La Semana Negra cumple treinta años
Dentro de unos días, la Semana Negra, el festival de novela negra más longevo, importante y variopinto de España arranca de nuevo en la maravillosa ciudad de Gijón.
Donde hace unos meses no había prácticamente nada, en un muelle no muy alejado del centro urbano, en un par de semanas surge una ciudad provisional con sus carpas blancas (que acogerán presentaciones de libros, debates, tertulias, exposiciones de fotoperiodismo, talleres para jóvenes y mayores... todo gratuito y al alcance del deseo y el capricho de cualquier visitante); sus puestos de libros –nuevos y de segunda mano-, de comidas, de cócteles...; su mercadito de artesanías; su feria (con la noria más alta de España, el túnel del miedo, los tiovivos...) y su escenario central donde, por la noche, se celebran los conciertos multitudinarios). Un lugar que parece imposible, lleno de alegría, de luces, de olores, de colores, de libros y libreros, de lectores y escritores... de vida en estado puro.
Cuando yo me encontré por primera vez con esa ciudad efímera, en 1996, la llamé "laberinto de prodigios", y cada año que regreso –este será el vigésimo primero si las cuentas no me fallan– me reafirmo en la idea y en el nombre. La primera vez que me invitaron, yo había escrito tres libros, y ninguno de ellos era novela negra, pero fue el momento en que la Semana había decidido abrir una puerta a otros géneros como la ciencia ficción, primero, la novela histórica, después, y poco a poco, algunos más que fueron sumándose año tras año.

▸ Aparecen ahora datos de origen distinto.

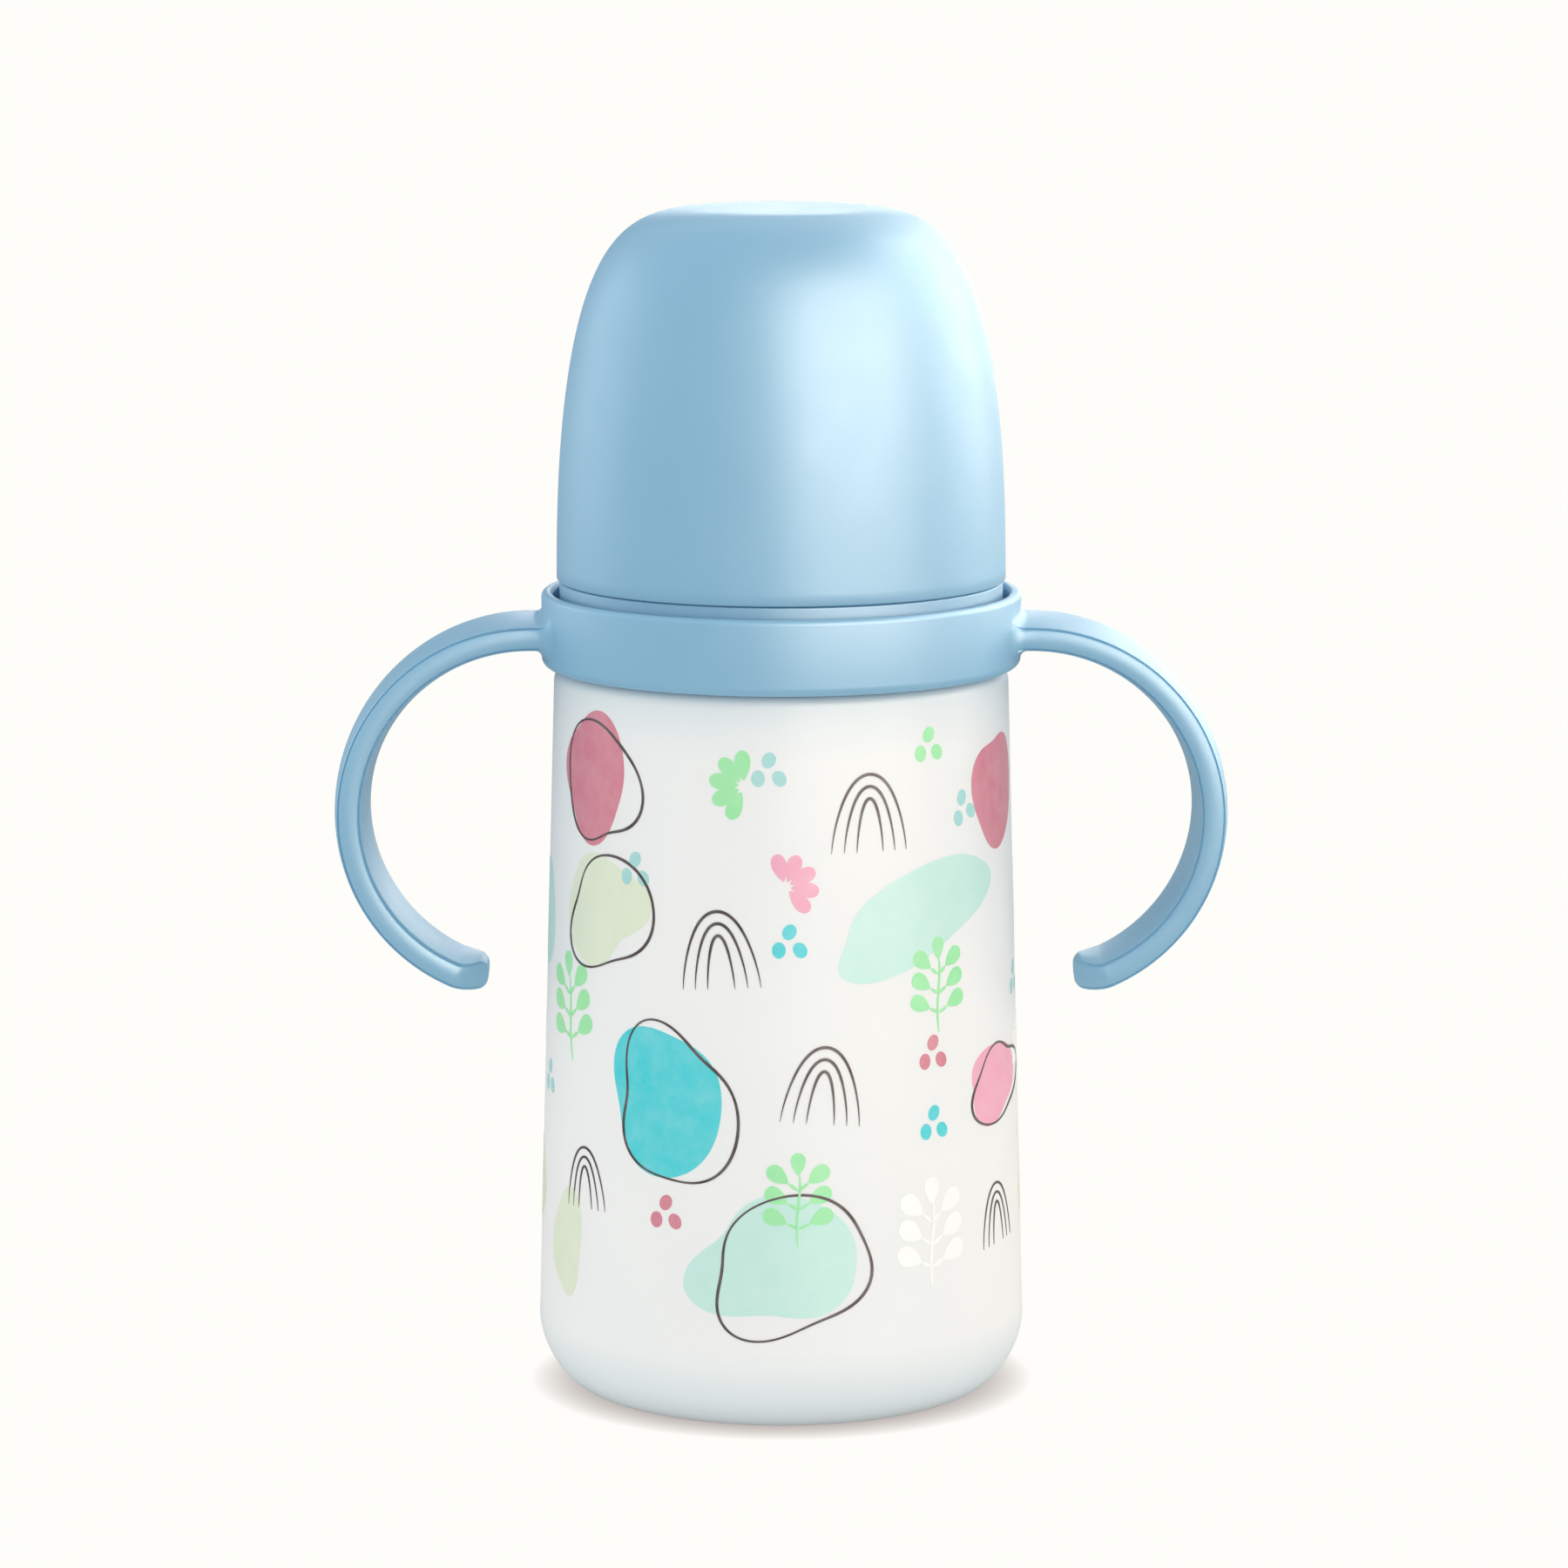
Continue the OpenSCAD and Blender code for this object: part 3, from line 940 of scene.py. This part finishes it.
def make_world():
    """The camera sees plain paper behind the bottle, and every other ray finds the studio's light."""
    tint_edge = 0.8
    corner_edge, corner_core, corner_light = 0.8, 0.97, 0.25
    recipe = Recipe(bpy.data.worlds.new("studio"))
    ray = recipe.node("ShaderNodeLightPath").outputs
    sideways = recipe.node("ShaderNodeSeparateXYZ", {0: recipe.direction}).outputs["X"]
    tint = recipe.blend_colour(recipe.remap(sideways, 0, 1, -tint_edge, tint_edge), COOL, WARM)
    towards = recipe.node("ShaderNodeVectorMath", {0: recipe.direction, 1: Vector(DARK_CORNER).normalized()},
                          operation="DOT_PRODUCT").outputs["Value"]
    corner = recipe.remap(towards, 1, corner_light, corner_edge, corner_core,
                          interpolation_type="SMOOTHSTEP")
    seen_by_gloss = recipe.node("ShaderNodeMix", {"Factor": ray["Is Glossy Ray"], "A": 1, "B": corner})
    strength = recipe.arithmetic("MULTIPLY", seen_by_gloss.outputs["Result"], AMBIENT)
    lighting = recipe.node("ShaderNodeBackground", {"Color": tint, "Strength": strength})
    backdrop = recipe.node("ShaderNodeBackground", {"Color": PAPER})
    bpy.context.scene.world = recipe.finish(recipe.blend_shaders(ray["Is Camera Ray"], lighting, backdrop))


def softbox(name, colour, azimuth, distance, height, size, radiance, gloss_only=True):
    """A soft light aimed at the bottle; the azimuth is measured from the camera's side to the right."""
    turn = math.radians(azimuth)
    place = Vector((distance * math.sin(turn), -distance * math.cos(turn), height))
    target = Vector((0, 0, 0.09))
    light = bpy.data.lights.new(name, "AREA")
    light.shape = "RECTANGLE"
    light.size, light.size_y = size
    light.energy = radiance * math.pi * light.size * light.size_y
    light.color = colour
    obj = bpy.data.objects.new(name, light)
    obj.location = place
    obj.rotation_euler = (target - place).to_track_quat("-Z", "Y").to_euler()
    obj.visible_diffuse = not gloss_only
    bpy.context.scene.collection.objects.link(obj)


def make_lights():
    """Five lights that only make sheen, and a weak one that lights every surface."""
    white, sky, cream = (1.0, 1.0, 1.0), (0.95, 0.98, 1.0), (1.0, 0.92, 0.82)
    sand, amber = (1.0, 0.9, 0.78), (1.0, 0.9, 0.76)
    softbox("sheen", amber, azimuth=37, distance=1.0, height=0.45, size=(1.4, 1.2), radiance=12.5)
    softbox("rim", cream, azimuth=112, distance=1.0, height=0.6, size=(1.0, 1.2), radiance=9.5)
    softbox("left rim", sky, azimuth=-112, distance=1.0, height=0.2, size=(0.7, 0.8), radiance=2.0)
    softbox("back", white, azimuth=158, distance=1.2, height=0.5, size=(0.5, 0.9), radiance=2.5)
    softbox("top", white, azimuth=180, distance=1.5, height=0.42, size=(0.3, 0.3), radiance=5.0)
    softbox("key", sand, azimuth=75, distance=1.2, height=0.5, size=(0.8, 0.8), radiance=0.5,
            gloss_only=False)


def make_camera():
    distance, sideways, eye_height, pitch = 0.9, 0.0004, 0.2318, 9.13
    data = bpy.data.cameras.new("camera")
    data.sensor_width = 36
    data.lens = 146
    camera = bpy.data.objects.new("camera", data)
    camera.location = (sideways, -distance, eye_height)
    camera.rotation_euler = (math.radians(90 - pitch), 0, 0)
    bpy.context.scene.collection.objects.link(camera)
    bpy.context.scene.camera = camera


make_floor()
make_world()
make_lights()
make_camera()
bpy.context.scene.view_settings.view_transform = "Standard"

Para una escritora que comenzaba por entonces a hacerse un nombre, la Semana Negra significaba la entrada –puro deslumbramiento– a un mundo cosmopolita, variopinto, loco en el mejor sentido de la palabra. En aquel Tren Negro de 1996 –un tren completo para los invitados a la SN– íbamos más de cien escritores y cien periodistas, fotógrafos, editores, agentes... de un montón de países europeos y americanos. Desde el principio, por pura fuerza de la alegría y de la pasión, se establecía una increíble y rapidísima camaradería en varias lenguas –español, inglés, francés, italiano eran las más frecuentes–, se hablaba de libros, surgían proyectos comunes, colaboraciones, encargos, ideas para el futuro.
Como decía uno de los organizadores, el desaparecido Justo Vasco, gran escritor y gran amigo a quien tanto añoramos, la Semana Negra era para cualquier escritor la "inyección de oxígeno" que muchos de nosotros necesitábamos para aguantar un año más. En aquella época, sobre todo, era muy cierto: en un mundo sin internet ni redes sociales, yo, que vivía en Austria, estaba aislada todo el año hasta que llegaba el maravilloso momento de acudir a Madrid para tomar el Tren Negro que me llevaría de nuevo a Gijón con un centenar de colegas.
Paco Ignacio Taibo II –junto con su esposa Paloma Saiz y su hija Marina, y el esforzado equipo de la Semana Negra, con Ángel de la Calle a la cabeza– fue el creador, impulsor y casi el demiurgo de aquella gran máquina durante más de dos décadas. Ese excelente equipo fue el que levantó el edificio lúdico-literario que permitió que varias generaciones de poetas y escritores de diferentes géneros tomaran contacto, se hicieran amigos y, por unos días, se sintieran pertenecientes a una gran familia.
Sin la Semana Negra, yo, como escritora, no sería quien soy. Allí conocí a algunos de los grandes amigos que me han acompañado durante los últimos veinte años; allí surgieron proyectos que me hicieron muy feliz y me abrieron nuevas vías; allí encontré al editor de mi primera novela que no era de ciencia ficción y de la primera que fue traducida a otras lenguas, Javier Azpeitia, y sobre todo, allí me sentí –como muchísimos compañeros escritores de varios países– perteneciente al "honrado gremio de escritores", como siempre lo llamó Paco Ignacio Taibo II, en lugar de sentirme aislada y perdida lejos de España escribiendo mis historias en soledad.
Desde hace unos años es Ángel de la Calle quien lleva el timón de la nave. La Semana Negra ha evolucionado como todos los seres vivos; ha tenido que luchar contra la hostilidad de ciertas instituciones; ha tenido que reinventarse para sobrevivir. Pero sigue viva.
Y este año de 2017, como siempre, el 7 de julio abrirá sus carpas hospitalarias y, como siempre, acogerá la fiesta de la literatura, nos acogerá a todos los que la amamos –escritores y lectores– y de nuevo, como siempre, se abrirá el laberinto de prodigios frente a nuestros ojos maravillados, y se producirá el milagro.